Repeat, exactly as written, every line from the one holding "bake_transform(thong)" through the one holding "material_slot.material = THREAD". Leave out all other lines.

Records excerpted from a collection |
▽
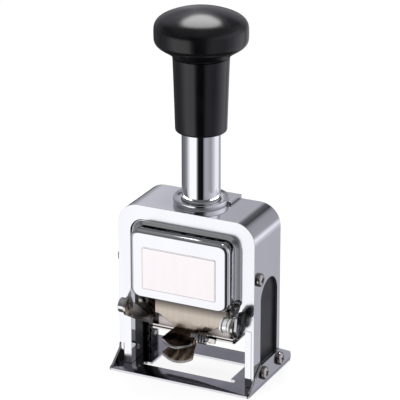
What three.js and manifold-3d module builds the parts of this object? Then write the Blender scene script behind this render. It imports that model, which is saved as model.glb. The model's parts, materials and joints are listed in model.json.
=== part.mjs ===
// Hand numbering machine: a chromed housing on a folded foot plate, with a plunger that carries six number
// wheels down to the paper while the ink pad holder swings out of their way to the front.
// Millimetres. X runs to the right, the front of the machine looks along -Y and Z goes up.
// The sizes below are measured from the plunger axis. The whole machine is then moved so that the
// middle of its footprint on the paper is the origin.

import * as THREE from 'three';
import { mergeVertices } from 'three/addons/utils/BufferGeometryUtils.js';
import Module from 'manifold-3d';

// Clearances and cutting
const seatGap = 0.2;
const runGap = 0.3;
const overrun = 2;

// Facets of round pieces
const roundSides = 40;
const smallSides = 20;
const cornerSteps = 6;

// Housing: one pressed shell with a front flange, a rear flange and a slot in each side
const housingWidth = 61;
const housingTop = 72.4;
const housingFront = 14.2;
const housingRear = 10.9;
const housingWall = 1.2;
const housingCorner = 9;
const flangeWidth = 5.4;
const topRail = 6;
const openingCorner = 6;
const lipDepth = 2.4;
const slotFrontInset = 6.3;
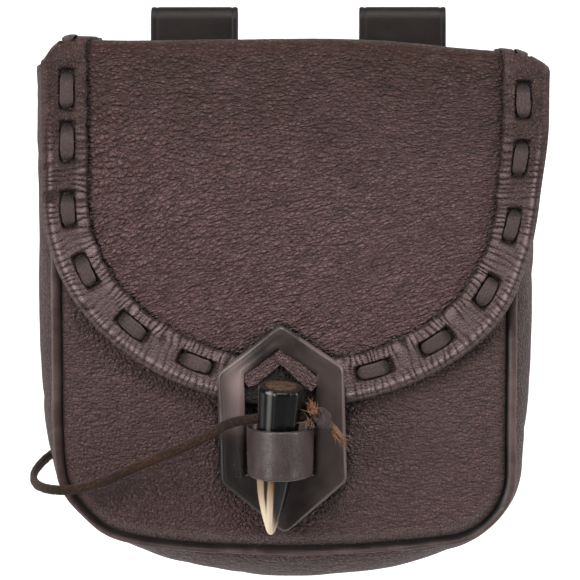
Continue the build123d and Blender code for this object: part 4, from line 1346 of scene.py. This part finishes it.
def frayed_tail():
    low, high = span("thong_end")
    start = np.array([low[0] + 3.6, (low[1] + high[1]) / 2 - 1.4, high[2] + 2.2])
    end = np.array([high[0] + 1.8, (low[1] + high[1]) / 2, low[2] + 5.4])
    t = np.linspace(0, 1, 40)[:, None]
    line = start + (end - start) * t + np.array([0.8, -0.6, 0.6]) * np.sin(t * math.pi)
    core = ribbon("tail_core", line, np.tile((0.2, -1.0, 0.2), (40, 1)), 2.8, 1.6, TAIL, seed=117, fuzz=0.35, taper=lambda u: 1 - 0.6 * u)
    way = (end - start) / np.linalg.norm(end - start)
    hairs = strands("tail_end", end - way * 3, way, 16, 6.0, 0.16, 0.22, TAIL, 9)
    hairs += strands("tail_side", start + way * 6, way, 14, 5.0, 0.3, 0.16, FIBRE, 10)
    tail = joined("thong_tail", [core, *hairs], "toggle")
    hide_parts("thong_end")
    return tail


def tether():
    line = spline_line(THONG_ROUTE)
    mm = line / MM
    # The flat side faces away from the pouch: back, then left, then front.
    hints = np.stack([np.clip((-mm[:, 0] - 88) / 14, 0, 1) * -1.0, np.clip(mm[:, 1] / 30 + 1, -1, 1), 0 * mm[:, 0]], axis=-1)
    hints[:, 1] = np.where(mm[:, 1] < -30, -1.0, 1.0) * (1 - 0.85 * np.clip((-mm[:, 0] - 90) / 12, 0, 1))
    hints[mm[:, 1] < -60, 2] = 0.25
    start = mm[:, 1] > -8.5
    lead = np.cumsum(np.concatenate([[0], np.linalg.norm(np.diff(mm, axis=0), axis=1)])) < 5
    hints[lead & start] = (1.0, 0.2, 0.4)
    kernel = np.ones(15) / 15
    hints = np.stack([np.convolve(np.pad(hints[:, k], 7, mode="edge"), kernel, mode="valid") for k in range(3)], axis=-1)
    thong = ribbon("thong", mm, hints, THONG_WIDTH, THONG_THICK, THONG, seed=119)
    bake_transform(thong)
    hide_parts("tether")


anchor_knot()
knot = toggle_knot()
tail = frayed_tail()
tether()

for node in ("belt_loop_stitches_left", "belt_loop_stitches_right", "keeper_stitches"):
    for material_slot in frame["nodes"][node].material_slots:
        material_slot.material = THREAD

# ---------------------------------------------------------------------------------------------
# Floor, light and camera
# ---------------------------------------------------------------------------------------------


def stage():
    """White floor that curves up into a white backdrop."""
    low = cad_low[2] - 0.40  # the pouch hangs from its belt, well above the floor
    back, bend, wide = 1.8, 0.5, 3.0
    arc = np.linspace(0, math.pi / 2, 24)
    profile = [(-2.5, low), (-0.2, low), (0.05, low), (back - bend, low)]
    profile += [(back - bend + bend * math.sin(a), low + bend * (1 - math.cos(a))) for a in arc[1:]]
    profile += [(back, low + 2.5)]
    points = [(x, y, z) for y, z in profile for x in (-wide, wide)]
    mesh = bpy.data.meshes.new("sweep")
    mesh.from_pydata(points, [], grid_faces(len(profile), 2).tolist())
    mesh.polygons.foreach_set("use_smooth", np.ones(len(mesh.polygons), bool))
    material = bpy.data.materials.new("paper")
    material.use_nodes = True
    shader = material.node_tree.nodes["Principled BSDF"]
    shader.inputs["Base Color"].default_value = (0.8, 0.8, 0.8, 1)
    shader.inputs["Roughness"].default_value = 0.9
    shader.inputs["Emission Color"].default_value = (1, 1, 1, 1)
    # The backdrop and the floor behind the pouch glow, and the floor in front of it only catches light.
    tree = material.node_tree
    place = tree.nodes.new("ShaderNodeTexCoord").outputs["Object"]
    split = tree.nodes.new("ShaderNodeSeparateXYZ")
    fade = tree.nodes.new("ShaderNodeMapRange")
    fade.inputs[1].default_value, fade.inputs[2].default_value = -0.16, -0.02
    fade.inputs[3].default_value, fade.inputs[4].default_value = 0.0, 0.85
    tree.links.new(place, split.inputs[0])
    tree.links.new(split.outputs[1], fade.inputs[0])
    tree.links.new(fade.outputs[0], shader.inputs["Emission Strength"])
    mesh.materials.append(material)
    sweep = bpy.data.objects.new("sweep", mesh)
    bpy.context.scene.collection.objects.link(sweep)


def area_light(name, left_deg, up_deg, distance, size, power):
    """Soft box aimed at the pouch from so many degrees to the left of the front and above it."""
    light = bpy.data.lights.new(name, "AREA")
    light.shape = "RECTANGLE"
    light.size, light.size_y = size
    light.energy = power
    light.spread = math.radians(75)
    lamp = bpy.data.objects.new(name, light)
    bpy.context.scene.collection.objects.link(lamp)
    left, up = math.radians(left_deg), math.radians(up_deg)
    way = Vector((-math.sin(left) * math.cos(up), -math.cos(left) * math.cos(up), math.sin(up)))
    lamp.location = Vector((0, -0.05, -0.08)) + way * distance
    lamp.rotation_euler = (-way).to_track_quat("-Z", "Y").to_euler()


def camera():
    """Long lens, level with the flap's lower half and a little above it, slightly from the right."""
    azimuth, elevation, distance = math.radians(1.5), math.radians(5.5), 0.95
    view_width = 0.232  # at the front of the pouch
    aim = Vector((0.0012, -0.067, -0.080))
    back = Vector((math.sin(azimuth) * math.cos(elevation), -math.cos(azimuth) * math.cos(elevation), math.sin(elevation)))
    data = bpy.data.cameras.new("camera")
    data.sensor_width = 36
    data.lens = data.sensor_width * distance / view_width
    seen = bpy.data.objects.new("camera", data)
    bpy.context.scene.collection.objects.link(seen)
    seen.location = aim + back * distance
    seen.rotation_euler = (-back).to_track_quat("-Z", "Y").to_euler()
    bpy.context.scene.camera = seen


def surroundings():
    world = bpy.data.worlds.new("studio")
    world.use_nodes = True
    world.node_tree.nodes["Background"].inputs[0].default_value = (1, 1, 1, 1)
    world.node_tree.nodes["Background"].inputs[1].default_value = 0.12
    bpy.context.scene.world = world
    bpy.context.scene.view_settings.view_transform = "Standard"


stage()
surroundings()
area_light("key", 50, 14, 1.3, (0.55, 1.5), 4.7)
area_light("top", -8, 60, 1.1, (0.8, 0.4), 2.3)
area_light("side", -70, 14, 1.2, (0.25, 0.9), 1.9)
camera()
△
Final answer |
    bake_transform(thong)
    hide_parts("tether")


anchor_knot()
knot = toggle_knot()
tail = frayed_tail()
tether()

for node in ("belt_loop_stitches_left", "belt_loop_stitches_right", "keeper_stitches"):
    for material_slot in frame["nodes"][node].material_slots:
        material_slot.material = THREAD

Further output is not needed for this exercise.